Step 5: Track What Actually Works (and Drop What Doesn’t)

AI tools are only helpful if they move the needle. After a few weeks, look at:

  • Are emails or calls tailored to persona advice getting better results?
  • Do certain personas close faster or respond more?
  • Is the team actually using the tool, or is it gathering dust?

If you’re not seeing at least some improvement, it’s okay to pull back or tweak how you’re using it. Don’t stick with something just because it’s new or looks fancy.

Step 6: Avoid the Most Common Traps

If you’ve tried sales tech before, you know how easy it is for something “revolutionary” to end up ignored or resented. Here’s how to dodge the usual traps:

  • Don’t expect instant results: Reps need time to get comfortable, and not every deal will be transformed.
  • Don’t force it: If a persona feels off, trust your gut.
  • Don’t let it replace real research: Persona analysis is a shortcut, not a substitute for doing your homework.
  • Don’t treat people as stereotypes: Use the advice as a starting point, not a box to put buyers in.

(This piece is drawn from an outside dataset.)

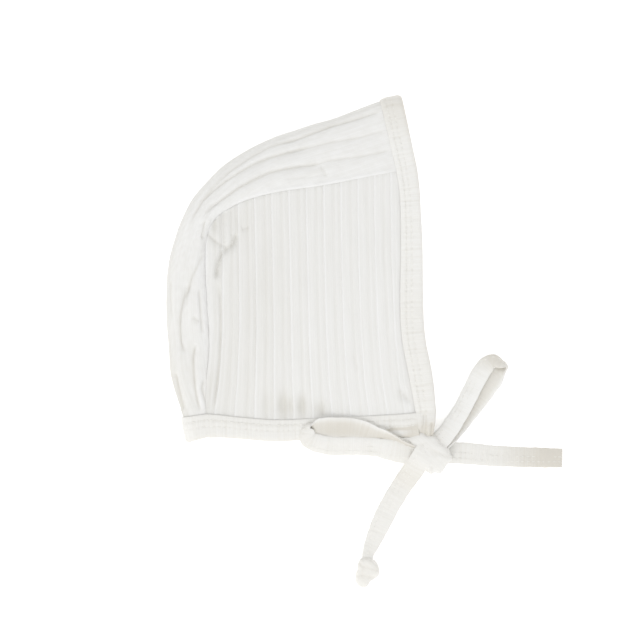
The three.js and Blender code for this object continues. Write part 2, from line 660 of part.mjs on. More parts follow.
// Rounded knot on the table, grown by a clearance where a tape is trimmed to it
function makeKnot(rows, centre, height, clearance = 0) {
  const half = height / 2;
  const positions = [centre.x, centre.y, -clearance];
  const faces = [];
  for (let ring = 1; ring < KNOT_RINGS; ring += 1) {
    const turn = Math.PI * (ring / KNOT_RINGS - 0.5);
    const spread = Math.cos(turn) ** KNOT_SPREAD;
    const rise = Math.sign(Math.sin(turn)) * Math.abs(Math.sin(turn)) ** KNOT_RISE;
    for (let sector = 0; sector < KNOT_SECTORS; sector += 1) {
      const angle = (360 * sector) / KNOT_SECTORS;
      const radius = (around(rows, angle) + clearance) * spread;
      const direction = THREE.MathUtils.degToRad(angle);
      positions.push(
        centre.x + radius * Math.cos(direction),
        centre.y + radius * Math.sin(direction),
        half + (half + clearance) * rise,
      );
    }
  }
  positions.push(centre.x, centre.y, height + clearance);
  const id = (ring, sector) => 1 + (ring - 1) * KNOT_SECTORS + (sector % KNOT_SECTORS);
  const top = positions.length / 3 - 1;
  for (let sector = 0; sector < KNOT_SECTORS; sector += 1) {
    faces.push(0, id(1, sector + 1), id(1, sector));
    faces.push(top, id(KNOT_RINGS - 1, sector), id(KNOT_RINGS - 1, sector + 1));
    for (let ring = 1; ring < KNOT_RINGS - 1; ring += 1) {
      const [a, b] = [id(ring, sector), id(ring, sector + 1)];
      const [c, d] = [id(ring + 1, sector + 1), id(ring + 1, sector)];
      faces.push(a, b, c, a, c, d);
    }
  }
  return toGeometry(positions, faces);
}

// Named mesh with a material of its own
function piece(name, geometry, color) {
  const material = new THREE.MeshStandardMaterial({ color, roughness: 0.95, metalness: 0 });
  const mesh = new THREE.Mesh(geometry, material);
  mesh.name = name;
  return mesh;
}

const KNIT_WHITE = 0xf3f1ec;
const TAPE_WHITE = 0xf5f3ee;
const knotRoom = makeKnot(knotOutline, KNOT_CENTRE, KNOT_HEIGHT, PIECE_GAP);
const endKnotRoom = makeKnot(endKnotOutline, END_KNOT_CENTRE, END_KNOT_HEIGHT, PIECE_GAP);
const tied = (rows) => trimmed(makeTape(rows), knotRoom);

const bonnet = new THREE.Group();
bonnet.add(
  piece('crown_strip', makeCrownStrip(), KNIT_WHITE),
  piece('side_panel_upper', makePanel(true), KNIT_WHITE),
  piece('side_panel_lower', makePanel(false), KNIT_WHITE),
  piece('face_binding', trimmed(makeFaceBinding(), knotRoom), TAPE_WHITE),
  piece('neck_binding', trimmed(makeNeckBinding(), knotRoom), TAPE_WHITE),
  piece('bow_knot', makeKnot(knotOutline, KNOT_CENTRE, KNOT_HEIGHT), TAPE_WHITE),
  piece('bow_loop_left', tied(leftLoop), TAPE_WHITE),
  piece('bow_loop_right', tied(rightLoop), TAPE_WHITE),
  piece('tie_tail_right', tied(rightTail), TAPE_WHITE),
  piece('tie_tail_down', trimmed(tied(downTail), endKnotRoom), TAPE_WHITE),
  piece('tie_end_knot', makeKnot(endKnotOutline, END_KNOT_CENTRE, END_KNOT_HEIGHT), TAPE_WHITE),
);

export default bonnet;
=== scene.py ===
import math
from collections import namedtuple

import bmesh
import bpy
import numpy as np
from mathutils import Matrix, Vector, noise


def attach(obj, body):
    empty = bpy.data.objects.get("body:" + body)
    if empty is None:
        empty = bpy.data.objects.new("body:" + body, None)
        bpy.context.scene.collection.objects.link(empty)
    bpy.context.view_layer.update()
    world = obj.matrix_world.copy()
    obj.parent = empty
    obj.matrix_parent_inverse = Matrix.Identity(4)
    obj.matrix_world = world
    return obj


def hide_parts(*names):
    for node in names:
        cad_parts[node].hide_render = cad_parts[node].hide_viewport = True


bl_info = {
    "name": "Baby bonnet",
    "version": (1, 0, 0),
    "blender": (4, 5, 0),
    "location": "View3D > Sidebar > Bonnet",
    "description": "A rib knit bonnet laid on its side, with its ties in a bow",
    "category": "Object",
}

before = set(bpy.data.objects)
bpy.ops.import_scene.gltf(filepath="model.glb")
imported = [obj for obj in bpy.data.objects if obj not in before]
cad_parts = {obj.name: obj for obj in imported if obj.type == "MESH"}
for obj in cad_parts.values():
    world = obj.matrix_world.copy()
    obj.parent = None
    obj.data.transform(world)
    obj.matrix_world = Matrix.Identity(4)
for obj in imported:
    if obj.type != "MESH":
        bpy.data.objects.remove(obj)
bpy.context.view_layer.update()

# Units and the photograph's frame
MM = 0.001
PIXEL = 0.5  # mm on the table for one pixel of the photograph
PHOTO_X = 337.0  # pixel column of X = 0
PHOTO_Y = 284.5  # pixel row of Y = 0
PHOTO_CENTRE = 315.0
PHOTO_WIDTH = 630
FOCUS_HEIGHT = 9.0  # mm above the table, where the photograph's scale holds
UV_SPAN = 100.0  # mm of cloth for one unit of a UV map
UP = np.array([0.0, 0.0, 1.0])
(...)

Step 7: Keep It Simple and Iterate

Like anything in sales, you have to try, tweak, and repeat. Don’t roll this out to the whole team at once. Start with a few reps. Get feedback. Adjust. If it’s helping, build it in deeper. If not, move on—no shame.

Checklist to get started: - Run Humantic reports on a handful of current leads - Try out personalized emails or calls, track responses - Debrief as a team: what felt real, what felt forced - Adjust your training plan based on what actually helps close deals


Sales training doesn’t need more buzzwords or “revolutionary” frameworks. Start small, stay honest, and focus on helping your team actually connect with buyers. Persona analysis isn’t a silver bullet, but it’s a tool worth testing—just don’t let it become the whole story. Keep things simple, pay attention to what works, and you’ll get more out of your training (and maybe even enjoy it a little more).